***** Data section *****

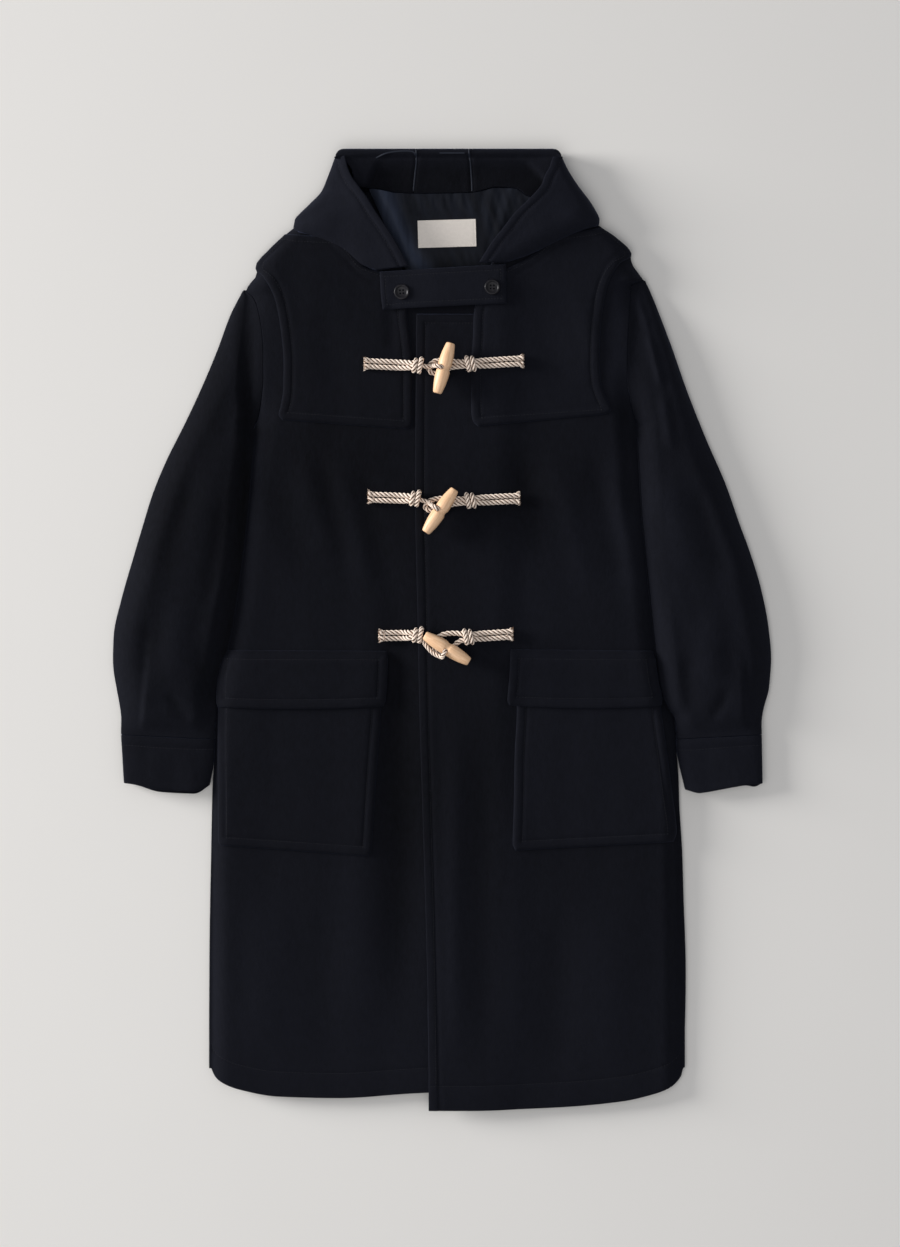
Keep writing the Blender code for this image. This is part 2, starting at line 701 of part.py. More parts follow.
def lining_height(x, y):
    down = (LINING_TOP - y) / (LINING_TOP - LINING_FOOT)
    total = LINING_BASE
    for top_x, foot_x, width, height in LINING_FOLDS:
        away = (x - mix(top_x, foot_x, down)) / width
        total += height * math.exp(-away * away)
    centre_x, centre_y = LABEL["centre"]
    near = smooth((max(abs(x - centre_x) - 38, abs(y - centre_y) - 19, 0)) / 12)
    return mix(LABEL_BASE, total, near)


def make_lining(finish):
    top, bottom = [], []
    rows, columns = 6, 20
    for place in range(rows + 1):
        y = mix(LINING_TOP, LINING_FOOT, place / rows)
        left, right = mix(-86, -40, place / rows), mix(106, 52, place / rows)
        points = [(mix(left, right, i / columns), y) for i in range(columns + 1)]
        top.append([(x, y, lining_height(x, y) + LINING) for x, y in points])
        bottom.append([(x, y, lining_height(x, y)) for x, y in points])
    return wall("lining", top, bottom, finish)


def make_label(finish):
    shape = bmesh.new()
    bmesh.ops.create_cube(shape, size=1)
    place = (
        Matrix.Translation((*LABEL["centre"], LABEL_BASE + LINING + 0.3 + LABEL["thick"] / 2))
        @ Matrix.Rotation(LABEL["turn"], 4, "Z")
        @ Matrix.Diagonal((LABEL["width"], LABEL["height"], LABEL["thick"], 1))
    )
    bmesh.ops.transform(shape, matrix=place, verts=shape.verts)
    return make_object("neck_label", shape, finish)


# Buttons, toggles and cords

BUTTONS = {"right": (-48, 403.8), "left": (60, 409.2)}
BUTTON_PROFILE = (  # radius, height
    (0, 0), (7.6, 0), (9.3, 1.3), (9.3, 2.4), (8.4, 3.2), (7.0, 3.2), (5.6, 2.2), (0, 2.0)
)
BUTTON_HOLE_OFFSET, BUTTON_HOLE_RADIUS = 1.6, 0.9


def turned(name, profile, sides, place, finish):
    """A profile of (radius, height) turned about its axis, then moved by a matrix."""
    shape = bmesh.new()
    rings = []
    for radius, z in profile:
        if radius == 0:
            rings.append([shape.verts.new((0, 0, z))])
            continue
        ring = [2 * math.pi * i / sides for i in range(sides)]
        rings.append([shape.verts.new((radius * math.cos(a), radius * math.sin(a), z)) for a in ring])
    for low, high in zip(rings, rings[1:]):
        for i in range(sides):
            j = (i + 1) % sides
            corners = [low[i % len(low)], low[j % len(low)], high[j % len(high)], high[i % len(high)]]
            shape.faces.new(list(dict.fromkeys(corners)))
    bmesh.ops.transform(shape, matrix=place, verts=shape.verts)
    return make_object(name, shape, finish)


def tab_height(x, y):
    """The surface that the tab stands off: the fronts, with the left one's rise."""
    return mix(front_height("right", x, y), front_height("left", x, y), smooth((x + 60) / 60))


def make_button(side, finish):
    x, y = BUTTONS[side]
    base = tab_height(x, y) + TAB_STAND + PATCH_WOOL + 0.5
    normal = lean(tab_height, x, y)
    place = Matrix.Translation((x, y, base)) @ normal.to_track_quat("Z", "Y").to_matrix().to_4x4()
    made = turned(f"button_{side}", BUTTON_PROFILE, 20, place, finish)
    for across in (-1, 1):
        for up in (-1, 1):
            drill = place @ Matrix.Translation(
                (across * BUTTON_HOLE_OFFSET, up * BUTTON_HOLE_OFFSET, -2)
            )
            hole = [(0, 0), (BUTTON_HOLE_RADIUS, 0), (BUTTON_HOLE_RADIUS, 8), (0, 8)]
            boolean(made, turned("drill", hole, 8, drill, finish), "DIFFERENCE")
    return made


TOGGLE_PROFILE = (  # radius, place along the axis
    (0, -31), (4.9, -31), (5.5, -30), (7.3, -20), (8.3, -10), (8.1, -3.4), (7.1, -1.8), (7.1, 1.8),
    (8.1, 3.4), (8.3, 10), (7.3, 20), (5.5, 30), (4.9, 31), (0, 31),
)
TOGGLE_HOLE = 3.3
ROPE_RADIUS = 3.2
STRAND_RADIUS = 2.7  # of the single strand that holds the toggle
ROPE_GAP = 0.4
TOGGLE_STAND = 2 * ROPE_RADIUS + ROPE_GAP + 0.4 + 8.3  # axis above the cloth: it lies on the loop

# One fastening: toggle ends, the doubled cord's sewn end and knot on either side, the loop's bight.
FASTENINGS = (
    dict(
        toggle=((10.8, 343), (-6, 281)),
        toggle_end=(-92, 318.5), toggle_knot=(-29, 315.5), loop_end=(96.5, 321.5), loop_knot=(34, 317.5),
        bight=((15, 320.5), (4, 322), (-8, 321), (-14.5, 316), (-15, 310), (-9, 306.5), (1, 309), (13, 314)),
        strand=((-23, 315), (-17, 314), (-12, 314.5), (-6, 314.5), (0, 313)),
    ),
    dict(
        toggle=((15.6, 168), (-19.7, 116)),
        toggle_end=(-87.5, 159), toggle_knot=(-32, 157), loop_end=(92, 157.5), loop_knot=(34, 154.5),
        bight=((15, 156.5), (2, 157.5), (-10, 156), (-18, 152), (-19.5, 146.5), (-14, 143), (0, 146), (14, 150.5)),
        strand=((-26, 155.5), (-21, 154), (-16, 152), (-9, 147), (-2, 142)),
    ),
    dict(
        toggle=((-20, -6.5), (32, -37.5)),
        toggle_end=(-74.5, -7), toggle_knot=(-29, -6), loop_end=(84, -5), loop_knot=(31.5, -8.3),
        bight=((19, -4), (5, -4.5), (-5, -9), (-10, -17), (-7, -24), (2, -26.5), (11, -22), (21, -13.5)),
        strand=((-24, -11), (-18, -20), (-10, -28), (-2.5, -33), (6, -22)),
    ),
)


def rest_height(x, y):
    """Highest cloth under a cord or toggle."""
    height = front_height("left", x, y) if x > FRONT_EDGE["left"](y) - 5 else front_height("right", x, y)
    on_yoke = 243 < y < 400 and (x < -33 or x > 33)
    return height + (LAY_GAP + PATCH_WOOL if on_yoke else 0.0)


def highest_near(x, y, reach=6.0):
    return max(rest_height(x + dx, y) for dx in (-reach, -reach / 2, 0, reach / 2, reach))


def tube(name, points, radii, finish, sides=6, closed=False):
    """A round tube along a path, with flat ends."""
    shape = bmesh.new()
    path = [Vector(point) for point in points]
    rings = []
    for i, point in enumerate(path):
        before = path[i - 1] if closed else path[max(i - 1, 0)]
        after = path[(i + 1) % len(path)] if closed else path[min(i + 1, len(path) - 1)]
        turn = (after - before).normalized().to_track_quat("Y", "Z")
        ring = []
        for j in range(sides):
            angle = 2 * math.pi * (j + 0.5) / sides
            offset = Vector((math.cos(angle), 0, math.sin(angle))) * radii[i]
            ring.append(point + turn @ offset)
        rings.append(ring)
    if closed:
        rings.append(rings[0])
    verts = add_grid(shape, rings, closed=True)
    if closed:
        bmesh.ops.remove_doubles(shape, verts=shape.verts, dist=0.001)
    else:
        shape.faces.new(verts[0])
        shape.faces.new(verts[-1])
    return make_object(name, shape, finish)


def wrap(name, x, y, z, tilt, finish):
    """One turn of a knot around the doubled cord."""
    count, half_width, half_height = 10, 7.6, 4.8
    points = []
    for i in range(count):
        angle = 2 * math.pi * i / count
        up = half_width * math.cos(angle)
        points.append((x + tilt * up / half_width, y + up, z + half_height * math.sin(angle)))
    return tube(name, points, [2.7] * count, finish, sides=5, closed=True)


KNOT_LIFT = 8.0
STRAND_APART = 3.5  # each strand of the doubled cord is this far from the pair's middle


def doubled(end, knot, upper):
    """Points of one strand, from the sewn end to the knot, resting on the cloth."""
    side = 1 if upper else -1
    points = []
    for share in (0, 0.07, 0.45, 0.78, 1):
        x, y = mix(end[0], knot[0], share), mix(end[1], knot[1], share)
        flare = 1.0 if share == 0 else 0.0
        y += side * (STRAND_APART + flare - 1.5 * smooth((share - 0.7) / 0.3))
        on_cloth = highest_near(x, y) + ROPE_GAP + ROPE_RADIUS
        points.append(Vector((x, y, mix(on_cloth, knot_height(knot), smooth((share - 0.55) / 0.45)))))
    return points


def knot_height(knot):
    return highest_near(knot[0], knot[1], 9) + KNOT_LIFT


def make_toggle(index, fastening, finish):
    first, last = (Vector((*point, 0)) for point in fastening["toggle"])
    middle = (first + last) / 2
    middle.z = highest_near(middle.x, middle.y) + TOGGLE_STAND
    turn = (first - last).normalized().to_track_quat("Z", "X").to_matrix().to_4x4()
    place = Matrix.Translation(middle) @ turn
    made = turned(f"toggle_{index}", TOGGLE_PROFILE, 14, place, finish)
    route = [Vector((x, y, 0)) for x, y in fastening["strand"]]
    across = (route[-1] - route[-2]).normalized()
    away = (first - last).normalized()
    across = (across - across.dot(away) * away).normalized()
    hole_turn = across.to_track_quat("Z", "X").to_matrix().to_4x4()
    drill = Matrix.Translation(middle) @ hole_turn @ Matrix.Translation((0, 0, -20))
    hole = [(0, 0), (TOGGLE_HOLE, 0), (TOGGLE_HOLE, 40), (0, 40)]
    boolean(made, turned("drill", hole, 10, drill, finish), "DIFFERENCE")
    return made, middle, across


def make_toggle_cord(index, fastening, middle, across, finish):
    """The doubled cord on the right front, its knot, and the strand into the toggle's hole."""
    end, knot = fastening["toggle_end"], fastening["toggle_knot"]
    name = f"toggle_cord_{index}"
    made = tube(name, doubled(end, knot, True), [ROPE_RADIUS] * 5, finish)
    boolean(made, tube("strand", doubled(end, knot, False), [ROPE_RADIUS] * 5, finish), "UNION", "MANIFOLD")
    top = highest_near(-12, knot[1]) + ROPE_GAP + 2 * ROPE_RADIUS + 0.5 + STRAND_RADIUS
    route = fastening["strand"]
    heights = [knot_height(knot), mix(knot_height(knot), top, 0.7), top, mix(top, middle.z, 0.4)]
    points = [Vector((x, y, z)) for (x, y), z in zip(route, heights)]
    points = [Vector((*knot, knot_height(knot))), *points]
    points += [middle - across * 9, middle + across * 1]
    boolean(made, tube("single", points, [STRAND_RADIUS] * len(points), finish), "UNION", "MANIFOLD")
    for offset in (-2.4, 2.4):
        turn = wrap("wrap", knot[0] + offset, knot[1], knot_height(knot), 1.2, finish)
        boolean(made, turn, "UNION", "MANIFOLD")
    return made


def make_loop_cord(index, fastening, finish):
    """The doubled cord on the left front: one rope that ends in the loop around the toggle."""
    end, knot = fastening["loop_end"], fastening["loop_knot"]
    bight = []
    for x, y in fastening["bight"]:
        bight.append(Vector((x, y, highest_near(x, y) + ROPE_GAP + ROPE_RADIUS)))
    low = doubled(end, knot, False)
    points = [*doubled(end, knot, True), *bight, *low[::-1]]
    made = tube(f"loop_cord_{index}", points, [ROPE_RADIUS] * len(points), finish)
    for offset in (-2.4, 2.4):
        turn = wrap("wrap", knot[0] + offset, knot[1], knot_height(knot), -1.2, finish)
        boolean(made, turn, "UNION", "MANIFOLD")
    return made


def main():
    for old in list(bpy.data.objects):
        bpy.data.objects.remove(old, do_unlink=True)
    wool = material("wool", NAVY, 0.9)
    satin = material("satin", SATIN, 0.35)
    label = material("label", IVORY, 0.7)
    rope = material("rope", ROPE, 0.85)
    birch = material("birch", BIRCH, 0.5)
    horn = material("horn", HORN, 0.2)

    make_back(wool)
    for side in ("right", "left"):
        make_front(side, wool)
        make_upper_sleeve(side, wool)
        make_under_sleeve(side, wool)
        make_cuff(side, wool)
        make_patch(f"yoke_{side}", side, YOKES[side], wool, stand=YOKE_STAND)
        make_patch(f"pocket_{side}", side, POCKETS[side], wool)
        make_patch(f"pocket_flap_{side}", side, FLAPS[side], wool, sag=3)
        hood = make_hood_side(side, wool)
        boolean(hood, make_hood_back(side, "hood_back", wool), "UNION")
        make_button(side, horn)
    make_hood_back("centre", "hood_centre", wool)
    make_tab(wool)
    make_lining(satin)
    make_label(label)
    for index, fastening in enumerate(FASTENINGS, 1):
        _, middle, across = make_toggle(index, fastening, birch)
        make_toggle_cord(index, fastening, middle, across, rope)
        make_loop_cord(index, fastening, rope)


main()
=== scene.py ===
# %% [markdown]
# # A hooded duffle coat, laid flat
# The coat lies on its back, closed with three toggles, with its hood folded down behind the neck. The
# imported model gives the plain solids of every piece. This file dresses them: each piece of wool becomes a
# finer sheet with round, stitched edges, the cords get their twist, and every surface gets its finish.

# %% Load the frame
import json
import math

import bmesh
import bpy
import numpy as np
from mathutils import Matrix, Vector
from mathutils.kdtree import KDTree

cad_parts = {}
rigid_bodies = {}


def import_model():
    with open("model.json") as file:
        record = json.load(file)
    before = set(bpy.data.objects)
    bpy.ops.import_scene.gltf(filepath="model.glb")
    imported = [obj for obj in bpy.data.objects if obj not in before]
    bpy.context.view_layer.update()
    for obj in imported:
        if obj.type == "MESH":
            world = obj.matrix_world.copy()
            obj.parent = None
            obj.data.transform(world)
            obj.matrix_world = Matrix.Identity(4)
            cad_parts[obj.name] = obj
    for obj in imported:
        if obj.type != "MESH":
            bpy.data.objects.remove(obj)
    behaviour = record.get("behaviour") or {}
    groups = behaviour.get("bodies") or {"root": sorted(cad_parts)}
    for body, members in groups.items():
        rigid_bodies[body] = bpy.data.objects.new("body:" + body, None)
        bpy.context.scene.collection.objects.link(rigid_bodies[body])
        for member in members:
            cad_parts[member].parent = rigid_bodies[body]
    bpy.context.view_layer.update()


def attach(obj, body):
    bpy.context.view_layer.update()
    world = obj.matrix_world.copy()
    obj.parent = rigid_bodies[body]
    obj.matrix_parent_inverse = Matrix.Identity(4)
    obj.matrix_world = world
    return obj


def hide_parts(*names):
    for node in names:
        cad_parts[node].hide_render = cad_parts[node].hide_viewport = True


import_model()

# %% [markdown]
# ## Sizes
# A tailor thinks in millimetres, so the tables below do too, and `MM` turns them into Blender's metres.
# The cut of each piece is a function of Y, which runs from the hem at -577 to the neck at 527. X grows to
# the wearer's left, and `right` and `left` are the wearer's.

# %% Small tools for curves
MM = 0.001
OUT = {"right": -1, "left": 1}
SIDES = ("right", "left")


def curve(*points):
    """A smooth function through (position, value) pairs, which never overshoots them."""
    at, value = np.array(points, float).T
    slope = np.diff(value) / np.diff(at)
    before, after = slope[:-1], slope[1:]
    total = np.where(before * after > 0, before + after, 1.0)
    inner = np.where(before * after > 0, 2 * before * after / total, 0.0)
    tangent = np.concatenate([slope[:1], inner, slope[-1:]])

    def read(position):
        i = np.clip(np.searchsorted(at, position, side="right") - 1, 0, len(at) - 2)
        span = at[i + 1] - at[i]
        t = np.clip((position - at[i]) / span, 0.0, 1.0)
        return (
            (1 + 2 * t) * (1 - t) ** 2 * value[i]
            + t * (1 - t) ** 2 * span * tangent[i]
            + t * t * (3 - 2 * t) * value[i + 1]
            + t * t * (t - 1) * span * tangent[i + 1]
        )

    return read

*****

§ **Given request**:
Using the material above, quote the first line and each line after it, stopping at and including the line that holds "return mix(LABEL_BASE, total, near)".

§ **Written reply**:
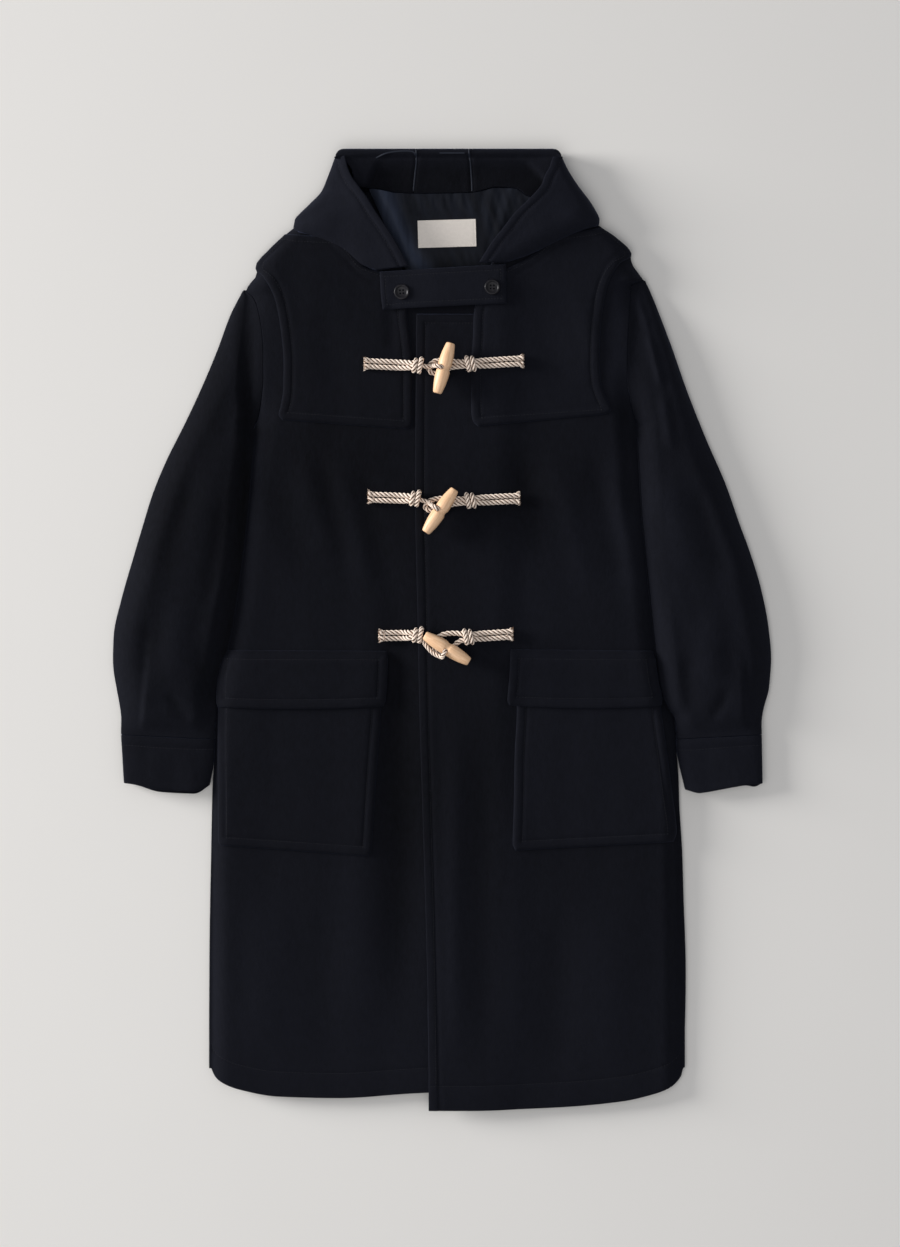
Keep writing the Blender code for this image. This is part 2, starting at line 701 of part.py. More parts follow.
def lining_height(x, y):
    down = (LINING_TOP - y) / (LINING_TOP - LINING_FOOT)
    total = LINING_BASE
    for top_x, foot_x, width, height in LINING_FOLDS:
        away = (x - mix(top_x, foot_x, down)) / width
        total += height * math.exp(-away * away)
    centre_x, centre_y = LABEL["centre"]
    near = smooth((max(abs(x - centre_x) - 38, abs(y - centre_y) - 19, 0)) / 12)
    return mix(LABEL_BASE, total, near)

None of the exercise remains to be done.